The longstanding rule of “One person, one vote” still applies in the runoff election between Clay Walker and Bradley Edge for the Place 2 City Council seat. An extremely weak turnout, however, is making it highly likely that, no matter the outcome, only a handful of voters will decide who sits in the second chair on the left of the City Council dais next month.
As of 3:20 p.m. Friday, a total of 290 votes had been cast in the race between the incumbent Walker, 55, and challenger Bradley Edge, 27. That’s less than one-third of vote total in the May 9 election that ended without a a single candidate capturing a majority of the votes, leading to the current runoff between incumbent Walker and challenger Edge.
In general election, Walker received 700 votes — or 45 percent of the 1,552 ballots cast — while Edge came in second with 535 votes, or 34.47 percent.
Of the other candidates in the five-way race, Claude Walter, owners of AES Walterstart on Gilmer Street came in third with 217 votes (13.98 percent). He was trailed by Lowe’s manager Steve Carmody with 84 votes (5.41 percent) and retiree Allen Vaughan’s 16 votes.
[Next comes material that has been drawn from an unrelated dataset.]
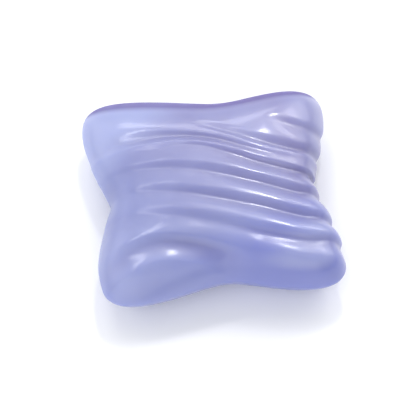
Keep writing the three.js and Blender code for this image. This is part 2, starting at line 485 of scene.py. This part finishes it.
def groove_at(points, x):
    """Smooth curve through a groove's points, straight on beyond its ends: its y and its depth at x."""
    points = np.array(points, float)
    tangents = np.gradient(points, axis=0)
    tangents = tangents[:, 1:] / tangents[:, :1]
    held = np.clip(x, points[0, 0], points[-1, 0])
    i = np.clip(np.searchsorted(points[:, 0], held, side="right") - 1, 0, len(points) - 2)
    span = points[i + 1, 0] - points[i, 0]
    u = (held - points[i, 0]) / span
    values = []
    for k in (0, 1):
        values.append(
            (2 * u**3 - 3 * u**2 + 1) * points[i, k + 1]
            + (u**3 - 2 * u**2 + u) * span * tangents[i, k]
            + (3 * u**2 - 2 * u**3) * points[i + 1, k + 1]
            + (u**3 - u**2) * span * tangents[i + 1, k]
        )
    beyond = (x - held) * np.where(x < held, tangents[0, 0], tangents[-1, 0])
    return values[0] + beyond, np.maximum(values[1], 0)


def flute_depth(x, y):
    """How deep the flutes are cut below the smooth crown at (x, y)."""
    floors = [groove_at(groove["points"], x) for groove in GROOVES]
    crests = [groove["crest"] for groove in GROOVES] + [LAST_CREST]
    depth = np.zeros_like(x)
    for k, (floor, cut) in enumerate(floors):
        behind = FIRST_SLOPE if k == 0 else (floors[k - 1][0] - floor) * (1 - CREST_SHARE)
        ahead = LAST_SLOPE if k == len(floors) - 1 else (floor - floors[k + 1][0]) * CREST_SHARE
        width = np.clip(np.where(y > floor, behind, ahead), NARROWEST_SLOPE, WIDEST_SLOPE)
        crest = np.where(y > floor, crests[k], crests[k + 1])
        depth += cut * valley((y - floor) / width, GROOVES[k]["soft"], crest)
    return depth


# Mesh of the stone, in millimetres
def smooth_crown(columns, rows):
    """Grid of points on the crown before the flutes are cut, from its front left corner."""
    s, t = np.meshgrid(np.linspace(-1, 1, columns + 1), np.linspace(-1, 1, rows + 1))
    shell = np.maximum(np.abs(s), np.abs(t))
    reach = np.hypot(s, t)
    cos = np.where(reach > 0, s / np.maximum(reach, SMALLEST_REACH), 1)
    sin = np.where(reach > 0, t / np.maximum(reach, SMALLEST_REACH), 0)
    share = mix(1 - (1 - shell) ** EDGE_POWER, np.sin(shell * math.pi / 2), EDGE_GATHERING)
    radius = share * outline_radius(cos, sin, share)
    x = radius * cos
    y = radius * sin
    return np.stack([x, y, crown_height(share, x, y)], axis=-1)


def crown_faces(columns, rows):
    """Faces of the crown's grid, each anticlockwise from its front left point."""
    stride = columns + 1
    corner = (np.arange(rows)[:, None] * stride + np.arange(columns)).ravel()
    return np.stack([corner, corner + 1, corner + 1 + stride, corner + stride], axis=-1).tolist()


def rim_cells(columns, rows):
    """Row and column of each point round the grid's rim, anticlockwise from its front left corner."""
    cells = [(0, column) for column in range(columns)]
    cells += [(row, columns) for row in range(rows)]
    cells += [(rows, column) for column in range(columns, 0, -1)]
    cells += [(row, 0) for row in range(rows, 0, -1)]
    return np.array(cells)


def rim_outward(rim):
    """Level direction that points straight out of the rim at each of its points."""
    along = np.roll(rim, -1, axis=0) - np.roll(rim, 1, axis=0)
    return unit(np.stack([along[:, 1], -along[:, 0], np.zeros(len(rim))], axis=-1))


def underside_ring(rim, outward, rim_depth, turn):
    """One ring of the underside and its flute depths, for a turn from 0 at the girdle to a right angle."""
    fade = max(math.cos(turn), 0) ** (2 / UNDERSIDE_POWER)
    points = rim * mix(BASE_SHARE, 1, fade) - outward * rim_depth[:, None] * fade
    points[:, 2] = GIRDLE_HEIGHT * (1 - math.sin(turn) ** (2 / UNDERSIDE_POWER))
    return points, rim_depth * fade


def carved_stone(columns, rows, rings, depth_share):
    """Vertices, faces, and for each vertex its flute depth and how far it faces back."""
    smooth = smooth_crown(columns, rows)
    normals = unit(np.cross(np.gradient(smooth, axis=1), np.gradient(smooth, axis=0)))
    cells = rim_cells(columns, rows)
    rim = smooth[cells[:, 0], cells[:, 1]]
    outward = rim_outward(rim)
    normals[cells[:, 0], cells[:, 1]] = outward
    depth = flute_depth(smooth[..., 0], smooth[..., 1]) * depth_share
    crown = smooth - normals * depth[..., None]

    vertices = [crown.reshape(-1, 3)]
    faces = crown_faces(columns, rows)
    depths = [depth.ravel()]
    facing = [normals[..., 1].ravel()]
    upper = cells[:, 0] * (columns + 1) + cells[:, 1]
    rim_depth = depth[cells[:, 0], cells[:, 1]]
    for ring in range(1, rings + 1):
        points, ring_depth = underside_ring(rim, outward, rim_depth, ring / rings * math.pi / 2)
        lower = np.arange(len(rim)) + sum(len(part) for part in vertices)
        vertices.append(points)
        depths.append(ring_depth)
        facing.append(outward[:, 1])
        faces += np.stack([upper, lower, np.roll(lower, -1), np.roll(upper, -1)], axis=-1).tolist()
        upper = lower
    faces.append(upper[::-1].tolist())
    measures = {"flute": np.concatenate(depths), "backward": np.concatenate(facing)}
    return np.concatenate(vertices), faces, measures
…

So far, barely 3 percent of the registered voters within the boundaries of Sulphur Springs have cast ballots. Or you can look at it this way — for every person that has voted, at least 31 others haven’t.
And if the current patterns continue to hold true, and the number of people voting on the final day of the runoff — Saturday, June 13 — each vote will be abnormally signicant.
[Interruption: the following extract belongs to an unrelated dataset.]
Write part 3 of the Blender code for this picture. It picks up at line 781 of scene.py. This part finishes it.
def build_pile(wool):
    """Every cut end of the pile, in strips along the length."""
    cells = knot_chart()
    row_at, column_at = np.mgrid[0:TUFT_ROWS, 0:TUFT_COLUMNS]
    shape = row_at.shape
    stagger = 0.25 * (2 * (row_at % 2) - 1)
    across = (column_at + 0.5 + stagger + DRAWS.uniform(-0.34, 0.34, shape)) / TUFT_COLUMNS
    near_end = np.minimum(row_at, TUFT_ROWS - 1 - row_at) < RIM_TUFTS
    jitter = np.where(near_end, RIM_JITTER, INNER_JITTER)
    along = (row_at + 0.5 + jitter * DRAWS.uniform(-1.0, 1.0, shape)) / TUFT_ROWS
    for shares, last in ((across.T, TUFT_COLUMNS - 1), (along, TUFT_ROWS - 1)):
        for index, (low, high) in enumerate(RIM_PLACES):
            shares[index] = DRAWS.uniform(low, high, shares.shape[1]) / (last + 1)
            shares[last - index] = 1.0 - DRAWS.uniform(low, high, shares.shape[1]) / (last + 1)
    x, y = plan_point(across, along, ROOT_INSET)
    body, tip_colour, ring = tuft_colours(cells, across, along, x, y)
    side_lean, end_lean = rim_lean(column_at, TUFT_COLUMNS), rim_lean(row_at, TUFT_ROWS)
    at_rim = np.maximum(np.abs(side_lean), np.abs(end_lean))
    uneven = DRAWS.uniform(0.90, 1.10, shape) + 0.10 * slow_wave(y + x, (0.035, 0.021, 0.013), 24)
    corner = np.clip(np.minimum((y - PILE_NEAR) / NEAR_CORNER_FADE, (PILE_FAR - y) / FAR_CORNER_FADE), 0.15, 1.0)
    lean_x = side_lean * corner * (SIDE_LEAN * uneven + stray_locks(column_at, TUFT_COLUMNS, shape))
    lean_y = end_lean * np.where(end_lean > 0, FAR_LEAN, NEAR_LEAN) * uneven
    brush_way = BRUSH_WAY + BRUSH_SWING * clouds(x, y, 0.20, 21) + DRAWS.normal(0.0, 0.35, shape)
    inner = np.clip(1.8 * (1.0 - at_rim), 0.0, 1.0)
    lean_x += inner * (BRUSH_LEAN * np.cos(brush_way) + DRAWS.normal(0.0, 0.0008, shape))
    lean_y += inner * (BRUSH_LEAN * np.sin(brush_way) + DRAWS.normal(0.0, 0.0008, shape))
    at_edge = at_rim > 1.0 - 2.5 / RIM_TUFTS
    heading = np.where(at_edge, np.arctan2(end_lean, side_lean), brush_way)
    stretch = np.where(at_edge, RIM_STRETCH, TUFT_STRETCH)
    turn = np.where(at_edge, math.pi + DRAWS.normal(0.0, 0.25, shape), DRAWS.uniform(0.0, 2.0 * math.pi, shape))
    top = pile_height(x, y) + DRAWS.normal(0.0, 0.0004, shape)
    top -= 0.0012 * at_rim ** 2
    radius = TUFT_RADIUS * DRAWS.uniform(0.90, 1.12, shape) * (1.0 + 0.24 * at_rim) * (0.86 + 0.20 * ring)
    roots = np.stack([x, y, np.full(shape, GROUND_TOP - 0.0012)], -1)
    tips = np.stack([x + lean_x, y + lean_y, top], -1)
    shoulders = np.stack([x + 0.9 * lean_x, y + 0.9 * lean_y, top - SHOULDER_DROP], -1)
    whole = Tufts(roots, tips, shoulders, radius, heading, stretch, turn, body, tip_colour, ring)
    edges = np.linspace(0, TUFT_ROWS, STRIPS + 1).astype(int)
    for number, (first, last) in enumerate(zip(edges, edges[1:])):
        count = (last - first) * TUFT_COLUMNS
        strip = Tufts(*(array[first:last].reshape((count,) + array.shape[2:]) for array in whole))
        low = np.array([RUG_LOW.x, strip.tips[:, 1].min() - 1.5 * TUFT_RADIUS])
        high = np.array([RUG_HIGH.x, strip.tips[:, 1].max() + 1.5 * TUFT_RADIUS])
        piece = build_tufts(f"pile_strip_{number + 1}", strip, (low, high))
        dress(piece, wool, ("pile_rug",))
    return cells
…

On average, about 60 people have voted each day of early voting. Extrapolated over the seven days of early voting, that produces 420 voters.
On May 9, the number of votes cast was equal to 51 percent of the early voting total; 51 percent of 420 translates into a projected total vote in the runoff of 634 ballots.
If that is the case, just over 6.5 percent of the voters would show up at the polls, and the winner of the Place 2 race would need only 318 votes for a majority.
And if the winner only needs 318 votes for a win, then each voter would be making a decision for about 29 other people.
Early voting will continue Monday and Tuesday from 8 a.m. to 5 p.m. at the Sulphur Springs Municipal Building (also known as City Hall), 125 South Davis St. The final day of voting will be Saturday, June 13, from 7 a.m. to 7 p.m. at the Sulphur Springs Independent School District Administration Building, 631 Connally St.